We Are All Transgenders
This week's issue of Bekhsoos brings together stories by transgenders in our community. The idea came in light of the 12th annual Transgender Day of Remembrance – November 20th 2010 – a day that memorializes those who were killed due to anti-transgender hatred or prejudice.
It can be very difficult for transgender persons, and transexuals in particular, to hide their chosen genders. They are often mistaken for effeminate gay men or butch lesbians – when in fact, the way they feel about their gender could very well be unrelated to their sexual orientation. Theirs is often a life of struggle and alienation within a culture that insists that the female/male gender binary should be at the heart of any society.
Indeed, when family members refuse to be accepting, when most workplaces are aggressively transphobic, many male-to-female transexuals are forced to lead dangerous, nocturnal, and marginalized lives. Their bodies, exoticized and eroticized, are often labelled as sex objects for those with a particular fetish for trannies, lady-boys, she-males, etc.
Growing up a transgender person in Lebanon could be similar to dancing one’s way through a minefield. Without proper medical, psychological and emotional support systems, some attempt to leave the country in search of a better life, while others, either desperately try to commit suicide, or find themselves driven towards unregulated sex work after being completely ostracized by their families and by society at large. Lucky and resilient are the ones who manage, despite all odds, to create a healthy and fulfilling environment for themselves and their loved ones.
The stories in this issue are based on conversations with transgenders who got together with our team of writers and who shared a wide range of their experiences. In the interviews, we noticed that many themes kept surfacing: The pressures of fully transitioning, of conforming to gender binaries, the discrimination that comes with being Gender Queer, experiences with family, self-discovery, growing up “in the wrong body,” patriarchy, etc.
This issue features only 6 out of thousands of stories that all of us would hear a lot more often, if only we would sit and listen to the transgenders in our lives, no, in ourselves. Who among us do not remember exploring what it is like to be the “other” gender? Who among us were never made to feel that they weren’t “man enough” or “woman enough” at one point or another?

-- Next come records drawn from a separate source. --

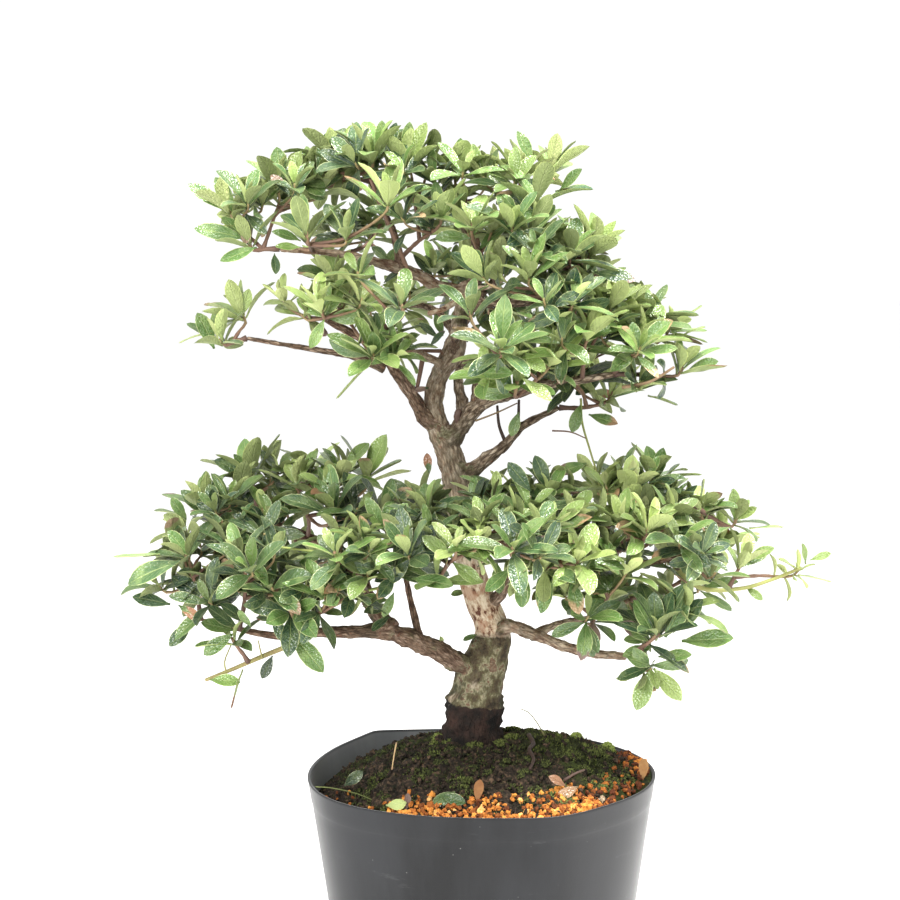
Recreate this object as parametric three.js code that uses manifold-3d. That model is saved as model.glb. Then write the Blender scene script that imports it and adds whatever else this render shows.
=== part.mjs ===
// Satsuki azalea bonsai in a soft plastic nursery pot. Millimetres, +Z up, origin under the pot's middle.
// The wood is one grown piece. Each leafy shoot is a forked twig with whorls of leaves fused to it.

import * as THREE from 'three';
import { mergeVertices } from 'three/addons/utils/BufferGeometryUtils.js';
import Module from 'manifold-3d';

const wasm = await Module();
wasm.setup();

// ---------------------------------------------------------------- driving dimensions
const GAP = 0.3; // clear space between neighbouring pieces

const POT_HEIGHT = 150;
const POT_RIM_RADIUS = 87.4;
const POT_FOOT_RADIUS = 66.5;
const POT_WALL = 1.2;
const POT_FLOOR = 1.6;
const POT_RIM_BEAD = 0.5; // how far the thickened rim stands out of the wall
const POT_RIM_BEAD_HEIGHT = 2.6;
const POT_BAND_DROP = 12; // the shallow step lies this far below the rim
const POT_BAND_STEP = 0.3;
const POT_SIDES = 36;
// Where the soft wall is pushed out of round: direction in degrees, push at the rim, spread in degrees.
const POT_DENTS = [
  { at: 124, push: 14, spread: 12 },
  { at: -140, push: 5, spread: 20 },
  { at: -68, push: 4, spread: 10 },
];
const DRAIN_HOLES = 6;
const DRAIN_HOLE_RADIUS = 5;
const DRAIN_RING_RADIUS = 42;

const SOIL_PEAK = 167; // at the trunk
const SOIL_RINGS = [0.0, 0.26, 0.44, 0.62, 0.78, 0.9, 1.0]; // shares of the pot's inner radius
// Height of the soil at the wall, by direction in degrees.
const SOIL_EDGE = [
  { at: -180, z: 136 },
  { at: -130, z: 141 },
  { at: -90, z: 145 },
  { at: -40, z: 147 },
  { at: 0, z: 149 },
  { at: 50, z: 147 },
  { at: 110, z: 140 },
  { at: 180, z: 136 },
];
const SOIL_HUMPS = [
  { x: 44, y: -6, rise: 4, spread: 25 },
  { x: -30, y: -36, rise: 4, spread: 18 },
];
const ROOT_DEPTH = 16; // the trunk's root end goes this far into the soil
const SOIL_ROUNDNESS = 0.9; // below 1 the mound is fuller than a cosine

// The moss and the grit lie between these rings and directions of the soil's grid.
const MOSS_RINGS = [1, 2, 3, 4];
const MOSS_SPAN = [-4, 15];
const MOSS_CUSHION = { least: 1.2, rise: 2.2 };
const GRIT_RINGS = [4, 5];
const GRIT_SPAN = [-15, 2];
const GRIT_BED = 1.2;
const GRIT_PEBBLES = 24;
const GRIT_PEBBLE_RADIUS = { least: 1.5, draw: 0.9 };

const LEAF_LENGTH = 23;
const LEAF_HALF_WIDTH = 4.6;
const LEAF_THICKNESS = 1.1;
const LEAF_FOLD = 0.34; // rise of the margin over the midrib, per unit of half-width
const LEAF_DROOP = 0.16; // fall of the tip, per unit of length
const LEAF_OUTLINE = [[0.24, 0.56], [0.54, 1], [0.82, 0.68]]; // share of the length, share of the half-width
const LEAF_RIB_AT = 0.5;
const LEAF_CLEARANCE = 0.32;
const LEAVES_ON_FIRST_WHORL = 5;
const LEAVES_ON_SIDE_WHORL = 3;

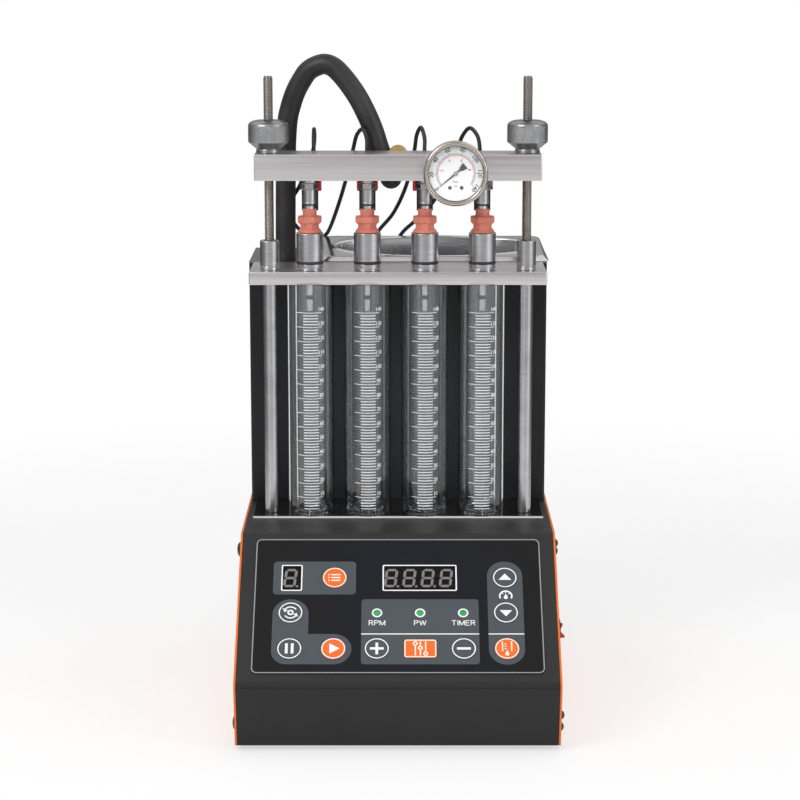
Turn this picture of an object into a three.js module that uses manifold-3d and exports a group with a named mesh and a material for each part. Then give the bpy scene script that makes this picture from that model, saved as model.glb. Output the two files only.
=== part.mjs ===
// Bench fuel injector cleaner and tester: a sloped control console, a tube rack between two
// plates, a clamped injector rail over it, and a cabinet with an ultrasonic bath behind.
// Millimetres, +X to the operator's right, +Y to the back, +Z up. The origin is on the bench
// under the middle of the machine.
import * as THREE from 'three';
import { mergeVertices } from 'three/addons/utils/BufferGeometryUtils.js';
import Module from 'manifold-3d';

const wasm = await Module();
wasm.setup();

// Machine body
const bodyWidth = 319.6;
const noseReach = 205;
const backReach = 203;
const footHeight = 5;
const deckHeight = 454.2;
const sheetThickness = 1.5;
const bendRadius = 3;
const gap = 0.3;
const cutOverrun = 2;

// Facets round a turned piece: mating pieces share a count, so that they fit all round
const fineSides = 28;
const tubeSides = 20;
const pinSides = 12;
const smallSides = 8;
const basinSides = 24;

// Console profile, seen from the side
const ledgeHeight = 191.3;
const noseHeight = 72.3;
const slopeRun = 141;
const noseLean = 14.3;
const frontLip = 14;
const sidePlateThickness = 2;
const drainHoleRadius = 5;
const wayWidth = 198;
const wayInset = 20;

// Cabinet behind the tube rack
const cabinetDepth = 121.7;
const cabinetFlange = 12.8;
const ventLength = 44;
const ventWidth = 4;
const ventPitch = 10;
const ventRows = 6;
const ventColumns = 3;
const ventColumnPitch = 62;

// Ultrasonic bath
const bathLeft = -80;
const bathRight = 162.4;
const bathFrontInset = 1.2;
const bathDepth = 107.5;
const bathFrontRise = 6.3;
const bathBackRise = 13.3;
const bathBevel = 6;
const bathCornerRadius = 5;
const basinCentreX = 40;
const basinLength = 216;
const basinBreadth = 93;
const basinDrop = 62;
const basinWall = 1.4;
const transducerRadius = 24;
const transducerHeight = 30;
const transducerSpacing = 82;

// Tube rack: the plates reach past the columns, which stand clear of the outer guards
const tubeCount = 4;
const rowCentreX = -2;
const guardRadius = 25;
const guardWall = 2.5;
const guardClearance = 10;
const tubePitch = guardRadius * 2 + guardClearance;
const columnRadius = 7.25;
const columnClearance = 9.75;
const outerGuardReach = tubePitch * (tubeCount - 1) / 2 + Math.abs(rowCentreX) + guardRadius;
const columnSpacing = (outerGuardReach + columnClearance + columnRadius) * 2;
const plateOverhang = 21;
const plateWidth = columnSpacing + plateOverhang * 2;
const plateDepth = 83;
const topPlateThickness = 12.4;
const basePlateInset = 1.3;
const basePlateWidth = plateWidth - basePlateInset * 2;
const basePlateThickness = 2.7;
const lineInset = 20;
const boreRadius = 14.5;
const tubeWall = 1.8;
const tubeFloor = 5;
const tubeFootRadius = 19;
const tubeFootHeight = 4;

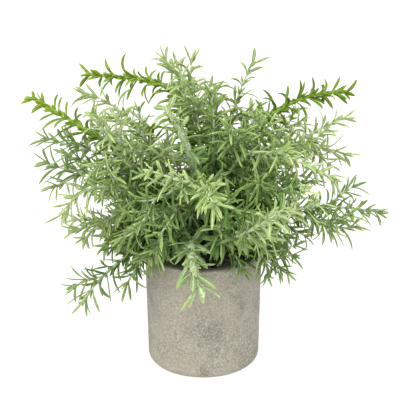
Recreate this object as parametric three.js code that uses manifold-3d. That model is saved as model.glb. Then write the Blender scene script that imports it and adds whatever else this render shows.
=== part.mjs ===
// A rosemary plant in a round stone-grey pot: the pot, the soil that fills it, and the leafy sprigs that
// stand in holes in the soil and arch out over the rim. Millimetres, +Z up, +X to the viewer's right and
// +Y away from the viewer. The origin is the middle of the pot's underside.
import * as THREE from "three";
import { mergeVertices } from "three/addons/utils/BufferGeometryUtils.js";
import Module from "manifold-3d";

// ---- The pot ----
const POT_HEIGHT = 90;
const POT_RIM_RADIUS = 45; // outside, at the rim
const POT_FOOT_RADIUS = 43.8; // outside, just above the rounded foot
const POT_WALL = 7;
const POT_FLOOR = 8;
const FOOT_ROUND = 5; // radius of the rounded edge under the pot
const FOOT_STEPS = 3; // flats round that edge
const RIM_ROUND = 1.2; // radius of the softened edges of the rim
const RIM_STEPS = 2;
const POT_SIDES = 34;

// ---- The soil ----
const SOIL_DROP = 7; // how far the soil lies below the rim, in the middle
const SOIL_CLEARANCE = 0.3; // between the soil and the pot's wall
const SOIL_MOUND = 1.5; // how much higher the soil is in the middle
const SOIL_CRUMB = 0.8; // height of its lumps
const SOIL_RINGS = 3;
const SOIL_SIDES = 16;
const SOIL_SEED = 7;

// ---- Stems ----
const FOOT_DEPTH = 20; // how deep a sprig stands in the soil
const FOOT_ABOVE = 4; // the foot's straight stretch above the soil
const HOLE_CLEARANCE = 0.35;
const MAIN_STEM = [1.7, 0.9]; // radius to a corner, at the soil and at the tip
const SIDE_STEM = [1.2, 0.8];
const STEM_SIDES = 4; // a rosemary stem is square
const STEM_STEP = 20; // length of one straight stretch of a stem
const BUD_LENGTH = 4; // the pointed end of a shoot

// ---- Needles ----
const PAIR_PITCH = 10.8; // needles stand in crossed pairs, this far apart
const BARE_MAIN = 14; // a main stem has no needles over this length above its foot
const BARE_SIDE = 9;
const NEEDLE_LENGTH = 17;
const NEEDLE_WIDTH = 3;
const NEEDLE_THICKNESS = 1.2;
const NEEDLE_SUNK = 0.7; // how far a needle's pointed root lies behind the middle of the stem
const NEEDLE_BELLY = 0.5; // the widest place, as a share of the length
const NEEDLE_SPREAD = 46; // degrees between the stem and the lower part of a needle
const NEEDLE_RECURVE = 24; // degrees by which the outer part bends further out
const TIP_SPREAD = 23; // degrees, at the tip of a shoot
const TIP_SHARE = 0.62; // the length of the needles at a shoot's tip, as a share of the others
const TIP_STARTS = 0.86; // the share of a shoot's length where its needles begin to close up
const LENGTH_JITTER = 0.13; // as a share
const TURN_JITTER = 16; // degrees
const CLEARANCE = 0.35; // kept between two sprigs
const NEEDLE_REACH = 1.3; // radius round a needle's middle line that it is taken to fill
const POT_MARGIN = 1; // kept between needles and the pot or the soil
const FIRST_SEED = 100; // each sprig draws its numbers from a stream of its own

// A needle that would touch something is turned round its stem, laid closer to it or made shorter, in
// this order, and is left out if none of these fits: [turn, spread] in degrees and a share of its length.
const WAYS = [
  [0, 0, 1], [24, 0, 1], [-24, 0, 1], [0, -16, 1], [44, -8, 1], [-44, -8, 1],
  [0, -24, 0.8], [30, -20, 0.7], [-30, -20, 0.7],
];

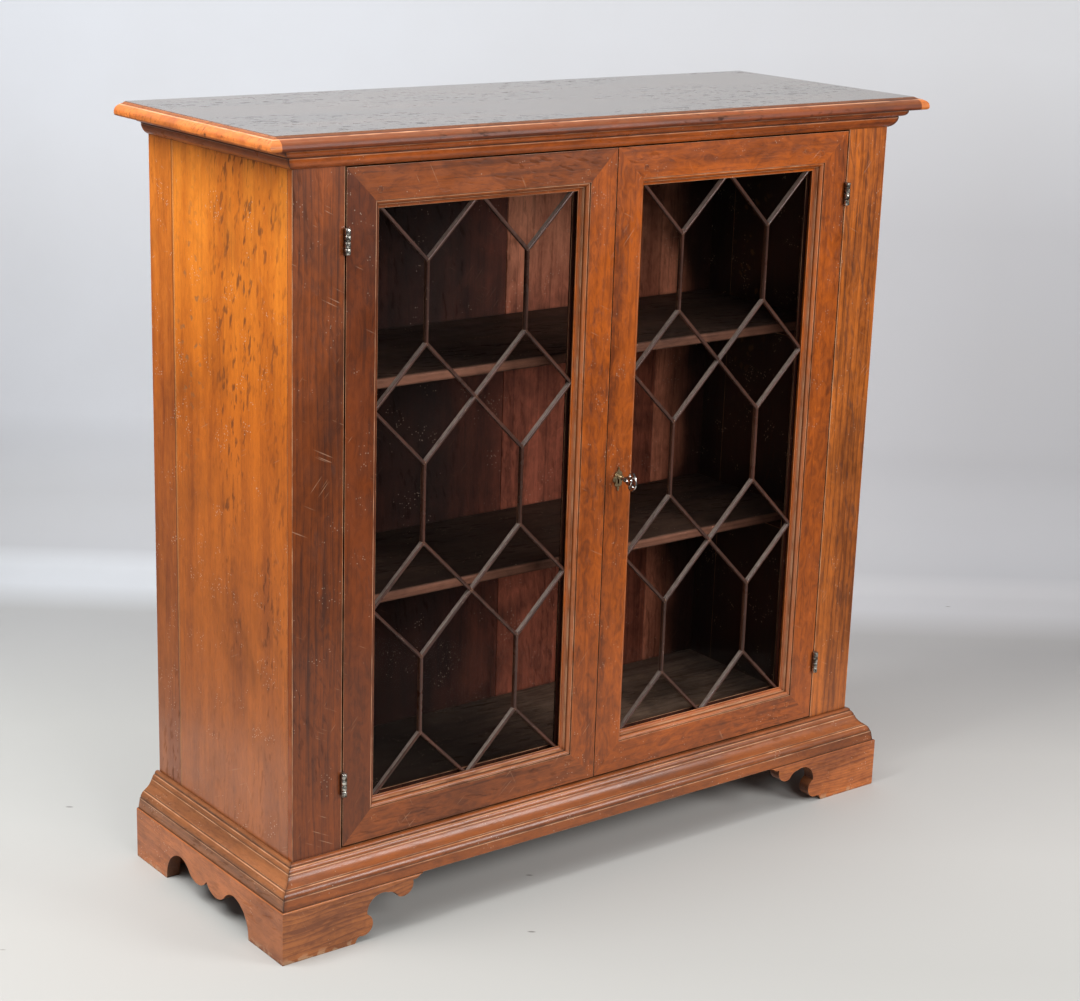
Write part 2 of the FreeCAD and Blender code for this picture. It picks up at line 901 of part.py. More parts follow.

Was it the baggy pants, the thick eyebrows you didn’t feel like plucking that week, the smaller boobs, your “natural” look, the toys you played with, the way you sat like a boy and learned not to? Was it how much you enjoyed wearing your mother’s heels at the age of 5, the hairs you anxiously kept expecting on your chin, the fact that you wrote poetry, the pink shirt you wore last week?
Gender is learned and we are all transgenders – most of us simply forget that gender is how our families, classrooms, playgrounds, churches, mosques, friends, doctors and toilets teach us how to be boys and how to be girls.